%%

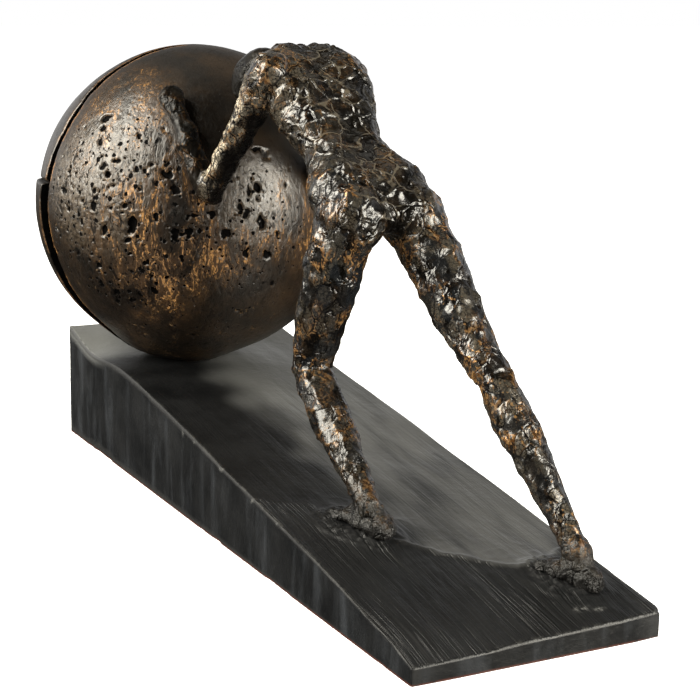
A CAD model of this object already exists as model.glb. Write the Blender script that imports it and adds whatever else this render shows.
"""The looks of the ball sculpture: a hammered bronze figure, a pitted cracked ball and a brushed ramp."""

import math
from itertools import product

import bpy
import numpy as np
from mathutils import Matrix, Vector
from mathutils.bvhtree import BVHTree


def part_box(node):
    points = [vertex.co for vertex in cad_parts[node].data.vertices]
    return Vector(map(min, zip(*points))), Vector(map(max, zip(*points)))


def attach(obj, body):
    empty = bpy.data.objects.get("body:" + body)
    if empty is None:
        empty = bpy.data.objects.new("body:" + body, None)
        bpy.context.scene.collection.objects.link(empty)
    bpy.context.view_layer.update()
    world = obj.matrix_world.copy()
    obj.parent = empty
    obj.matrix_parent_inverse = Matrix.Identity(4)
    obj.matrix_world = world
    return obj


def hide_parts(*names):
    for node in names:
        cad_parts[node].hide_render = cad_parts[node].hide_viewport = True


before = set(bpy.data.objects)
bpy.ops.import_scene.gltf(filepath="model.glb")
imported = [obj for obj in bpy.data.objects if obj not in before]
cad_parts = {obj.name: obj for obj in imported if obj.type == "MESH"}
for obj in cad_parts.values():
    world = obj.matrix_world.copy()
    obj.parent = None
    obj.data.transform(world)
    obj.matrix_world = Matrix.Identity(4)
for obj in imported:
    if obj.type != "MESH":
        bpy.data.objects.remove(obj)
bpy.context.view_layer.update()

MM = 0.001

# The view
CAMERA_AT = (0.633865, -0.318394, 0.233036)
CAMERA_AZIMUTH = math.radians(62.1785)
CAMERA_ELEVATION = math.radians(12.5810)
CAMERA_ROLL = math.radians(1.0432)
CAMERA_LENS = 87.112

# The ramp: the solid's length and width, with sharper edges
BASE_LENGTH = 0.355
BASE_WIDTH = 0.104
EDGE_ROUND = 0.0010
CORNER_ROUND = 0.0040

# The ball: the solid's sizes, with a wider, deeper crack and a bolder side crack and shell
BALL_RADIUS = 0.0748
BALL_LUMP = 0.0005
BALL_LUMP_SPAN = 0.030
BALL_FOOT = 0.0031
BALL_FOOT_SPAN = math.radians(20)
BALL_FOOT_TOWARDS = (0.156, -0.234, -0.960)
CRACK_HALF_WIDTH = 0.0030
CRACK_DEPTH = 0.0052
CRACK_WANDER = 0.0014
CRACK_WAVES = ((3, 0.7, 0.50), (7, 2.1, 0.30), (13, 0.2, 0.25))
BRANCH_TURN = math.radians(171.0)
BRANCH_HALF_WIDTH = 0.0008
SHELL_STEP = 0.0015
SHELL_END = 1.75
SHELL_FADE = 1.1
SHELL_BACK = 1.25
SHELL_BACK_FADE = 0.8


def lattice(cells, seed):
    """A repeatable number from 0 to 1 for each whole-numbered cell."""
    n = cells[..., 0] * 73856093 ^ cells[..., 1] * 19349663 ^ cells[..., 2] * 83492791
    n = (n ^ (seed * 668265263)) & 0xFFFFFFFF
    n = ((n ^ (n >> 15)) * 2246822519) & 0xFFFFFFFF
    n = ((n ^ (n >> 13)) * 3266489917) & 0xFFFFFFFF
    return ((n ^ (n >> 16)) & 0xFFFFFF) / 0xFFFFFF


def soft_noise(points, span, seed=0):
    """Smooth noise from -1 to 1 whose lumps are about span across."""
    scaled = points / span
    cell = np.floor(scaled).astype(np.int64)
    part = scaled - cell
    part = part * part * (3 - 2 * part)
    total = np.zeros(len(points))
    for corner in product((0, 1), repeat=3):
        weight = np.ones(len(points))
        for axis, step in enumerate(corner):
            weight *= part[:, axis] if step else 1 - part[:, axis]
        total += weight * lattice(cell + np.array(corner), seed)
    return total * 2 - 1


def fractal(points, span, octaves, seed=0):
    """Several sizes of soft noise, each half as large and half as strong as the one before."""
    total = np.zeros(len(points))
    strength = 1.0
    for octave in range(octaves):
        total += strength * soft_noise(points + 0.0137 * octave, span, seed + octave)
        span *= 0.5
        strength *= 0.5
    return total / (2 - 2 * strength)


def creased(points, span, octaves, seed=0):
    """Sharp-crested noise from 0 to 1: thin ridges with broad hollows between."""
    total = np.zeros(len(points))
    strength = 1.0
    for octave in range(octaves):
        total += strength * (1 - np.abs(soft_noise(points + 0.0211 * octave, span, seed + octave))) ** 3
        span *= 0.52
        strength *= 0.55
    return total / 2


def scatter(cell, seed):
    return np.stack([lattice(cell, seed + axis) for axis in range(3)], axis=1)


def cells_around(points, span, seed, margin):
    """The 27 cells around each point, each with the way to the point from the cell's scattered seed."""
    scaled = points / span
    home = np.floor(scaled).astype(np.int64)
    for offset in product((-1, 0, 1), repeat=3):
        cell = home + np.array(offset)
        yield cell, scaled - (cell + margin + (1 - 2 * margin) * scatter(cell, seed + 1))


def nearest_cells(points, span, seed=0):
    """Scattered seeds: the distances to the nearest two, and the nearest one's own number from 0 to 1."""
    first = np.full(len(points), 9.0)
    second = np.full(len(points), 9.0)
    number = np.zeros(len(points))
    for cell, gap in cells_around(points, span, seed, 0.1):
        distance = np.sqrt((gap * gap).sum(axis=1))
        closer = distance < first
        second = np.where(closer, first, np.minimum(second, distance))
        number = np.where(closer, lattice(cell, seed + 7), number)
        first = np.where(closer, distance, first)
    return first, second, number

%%

**AIM:** Word for word, write out the data.

**EXERCISE ANSWER:**
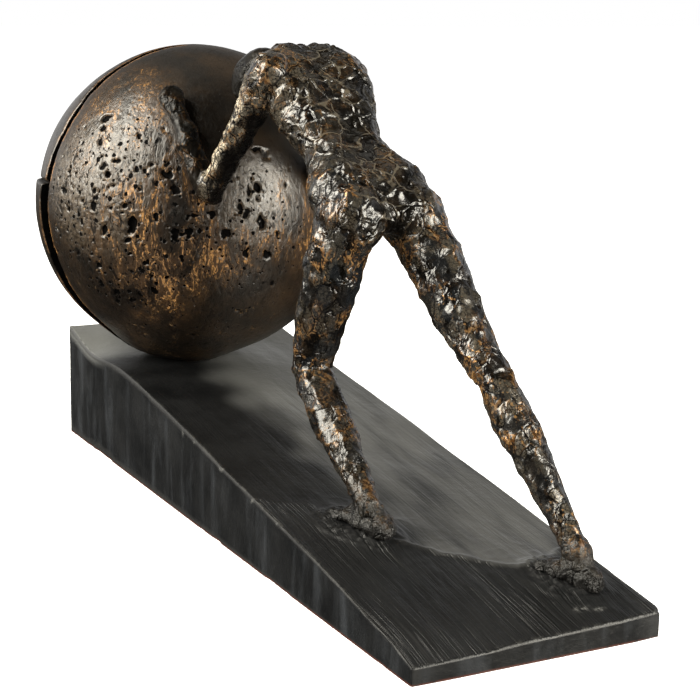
A CAD model of this object already exists as model.glb. Write the Blender script that imports it and adds whatever else this render shows.
"""The looks of the ball sculpture: a hammered bronze figure, a pitted cracked ball and a brushed ramp."""

import math
from itertools import product

import bpy
import numpy as np
from mathutils import Matrix, Vector
from mathutils.bvhtree import BVHTree


def part_box(node):
    points = [vertex.co for vertex in cad_parts[node].data.vertices]
    return Vector(map(min, zip(*points))), Vector(map(max, zip(*points)))


def attach(obj, body):
    empty = bpy.data.objects.get("body:" + body)
    if empty is None:
        empty = bpy.data.objects.new("body:" + body, None)
        bpy.context.scene.collection.objects.link(empty)
    bpy.context.view_layer.update()
    world = obj.matrix_world.copy()
    obj.parent = empty
    obj.matrix_parent_inverse = Matrix.Identity(4)
    obj.matrix_world = world
    return obj


def hide_parts(*names):
    for node in names:
        cad_parts[node].hide_render = cad_parts[node].hide_viewport = True


before = set(bpy.data.objects)
bpy.ops.import_scene.gltf(filepath="model.glb")
imported = [obj for obj in bpy.data.objects if obj not in before]
cad_parts = {obj.name: obj for obj in imported if obj.type == "MESH"}
for obj in cad_parts.values():
    world = obj.matrix_world.copy()
    obj.parent = None
    obj.data.transform(world)
    obj.matrix_world = Matrix.Identity(4)
for obj in imported:
    if obj.type != "MESH":
        bpy.data.objects.remove(obj)
bpy.context.view_layer.update()

MM = 0.001

# The view
CAMERA_AT = (0.633865, -0.318394, 0.233036)
CAMERA_AZIMUTH = math.radians(62.1785)
CAMERA_ELEVATION = math.radians(12.5810)
CAMERA_ROLL = math.radians(1.0432)
CAMERA_LENS = 87.112

# The ramp: the solid's length and width, with sharper edges
BASE_LENGTH = 0.355
BASE_WIDTH = 0.104
EDGE_ROUND = 0.0010
CORNER_ROUND = 0.0040

# The ball: the solid's sizes, with a wider, deeper crack and a bolder side crack and shell
BALL_RADIUS = 0.0748
BALL_LUMP = 0.0005
BALL_LUMP_SPAN = 0.030
BALL_FOOT = 0.0031
BALL_FOOT_SPAN = math.radians(20)
BALL_FOOT_TOWARDS = (0.156, -0.234, -0.960)
CRACK_HALF_WIDTH = 0.0030
CRACK_DEPTH = 0.0052
CRACK_WANDER = 0.0014
CRACK_WAVES = ((3, 0.7, 0.50), (7, 2.1, 0.30), (13, 0.2, 0.25))
BRANCH_TURN = math.radians(171.0)
BRANCH_HALF_WIDTH = 0.0008
SHELL_STEP = 0.0015
SHELL_END = 1.75
SHELL_FADE = 1.1
SHELL_BACK = 1.25
SHELL_BACK_FADE = 0.8


def lattice(cells, seed):
    """A repeatable number from 0 to 1 for each whole-numbered cell."""
    n = cells[..., 0] * 73856093 ^ cells[..., 1] * 19349663 ^ cells[..., 2] * 83492791
    n = (n ^ (seed * 668265263)) & 0xFFFFFFFF
    n = ((n ^ (n >> 15)) * 2246822519) & 0xFFFFFFFF
    n = ((n ^ (n >> 13)) * 3266489917) & 0xFFFFFFFF
    return ((n ^ (n >> 16)) & 0xFFFFFF) / 0xFFFFFF


def soft_noise(points, span, seed=0):
    """Smooth noise from -1 to 1 whose lumps are about span across."""
    scaled = points / span
    cell = np.floor(scaled).astype(np.int64)
    part = scaled - cell
    part = part * part * (3 - 2 * part)
    total = np.zeros(len(points))
    for corner in product((0, 1), repeat=3):
        weight = np.ones(len(points))
        for axis, step in enumerate(corner):
            weight *= part[:, axis] if step else 1 - part[:, axis]
        total += weight * lattice(cell + np.array(corner), seed)
    return total * 2 - 1


def fractal(points, span, octaves, seed=0):
    """Several sizes of soft noise, each half as large and half as strong as the one before."""
    total = np.zeros(len(points))
    strength = 1.0
    for octave in range(octaves):
        total += strength * soft_noise(points + 0.0137 * octave, span, seed + octave)
        span *= 0.5
        strength *= 0.5
    return total / (2 - 2 * strength)


def creased(points, span, octaves, seed=0):
    """Sharp-crested noise from 0 to 1: thin ridges with broad hollows between."""
    total = np.zeros(len(points))
    strength = 1.0
    for octave in range(octaves):
        total += strength * (1 - np.abs(soft_noise(points + 0.0211 * octave, span, seed + octave))) ** 3
        span *= 0.52
        strength *= 0.55
    return total / 2


def scatter(cell, seed):
    return np.stack([lattice(cell, seed + axis) for axis in range(3)], axis=1)


def cells_around(points, span, seed, margin):
    """The 27 cells around each point, each with the way to the point from the cell's scattered seed."""
    scaled = points / span
    home = np.floor(scaled).astype(np.int64)
    for offset in product((-1, 0, 1), repeat=3):
        cell = home + np.array(offset)
        yield cell, scaled - (cell + margin + (1 - 2 * margin) * scatter(cell, seed + 1))


def nearest_cells(points, span, seed=0):
    """Scattered seeds: the distances to the nearest two, and the nearest one's own number from 0 to 1."""
    first = np.full(len(points), 9.0)
    second = np.full(len(points), 9.0)
    number = np.zeros(len(points))
    for cell, gap in cells_around(points, span, seed, 0.1):
        distance = np.sqrt((gap * gap).sum(axis=1))
        closer = distance < first
        second = np.where(closer, first, np.minimum(second, distance))
        number = np.where(closer, lattice(cell, seed + 7), number)
        first = np.where(closer, distance, first)
    return first, second, number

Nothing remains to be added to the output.